Contudo, ao prefeito eleito, Ricardo Silva, a quem votei no primeiro e segundo turno, adianto: prepare-se, pois o assédio moral correrá à vera em seu governo.

Outra prática comum nos partidos é a “covardia de manada”: militantes apoiam candidatos com estrutura e visibilidade, visando somente em manter seu “cargo” político, “Farinha pouca, meu pirão primeiro”. Eu mesmo apoio deputados bem sucedidos, mas com filtro ideológico. Já o efeito de covardia de manada diretamente beneficia homens e compromete o potencial transformador dos partidos, em todo o espectro político.

Em Ribeirão, a dificuldade de ser eleita é evidente, principalmente ao centro e centro-direita. A esquerda, embora com defeitos tamanhos, não tem esse problema: as únicas três mulheres eleitas para legislatura seguinte, são de esquerda.

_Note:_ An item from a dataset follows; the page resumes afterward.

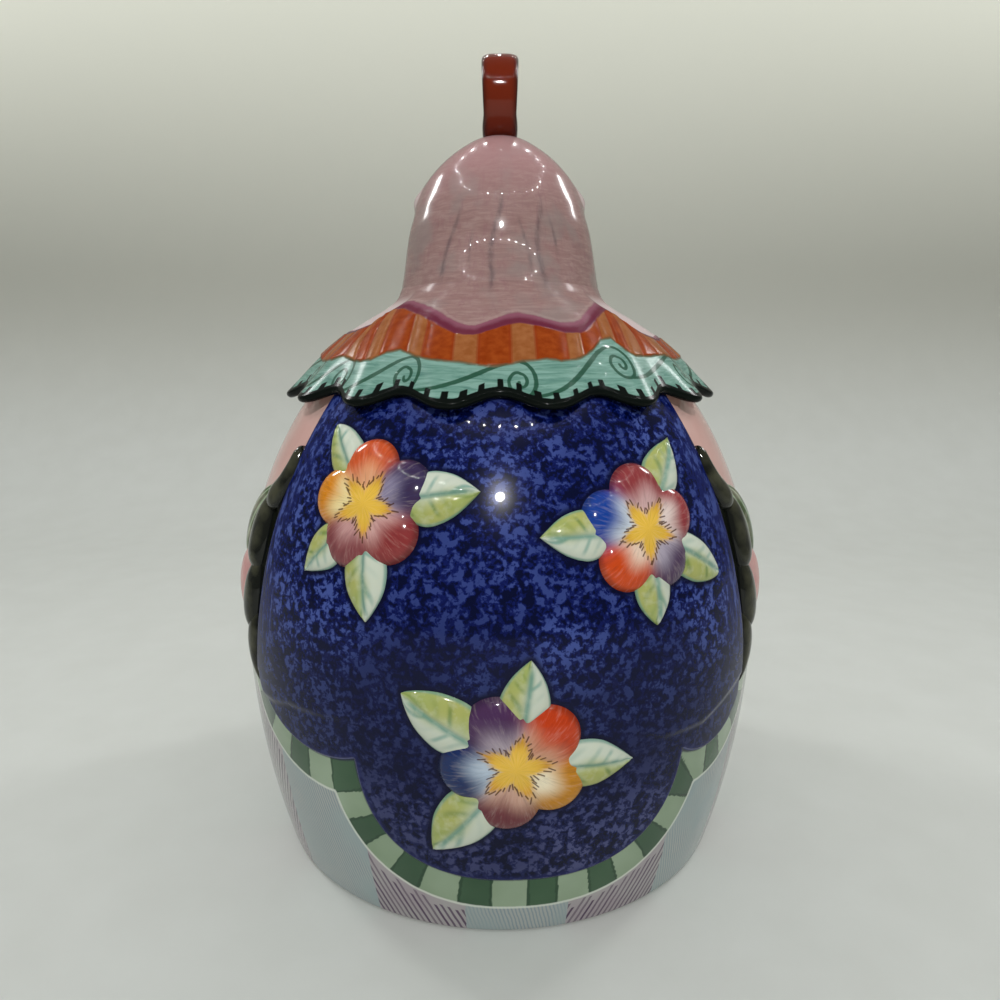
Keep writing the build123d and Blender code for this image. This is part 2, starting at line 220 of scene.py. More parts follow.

No centro e centro-direita, as poucas mulheres com votos tiveram apoio de nichos específicos; o eleitorado geral de centro ainda tende a eleger somente homens. Muitas mulheres, mesmo sendo maioria e decidindo parte substancial dos votos dentro de casa, ainda seguem o ordenamento masculino em voga.

Apesar disso, mantenho fé na política altiva, onde o debate público é valorizado e a coragem combativa é inegociável. Contudo, em relação às mulheres, elas seguem quase sozinhas, enfrentando desafios que poucos de nós podem entender plenamente. Por isso, elas merecem mais que respeito – merecem proteção, pois andam com lobos.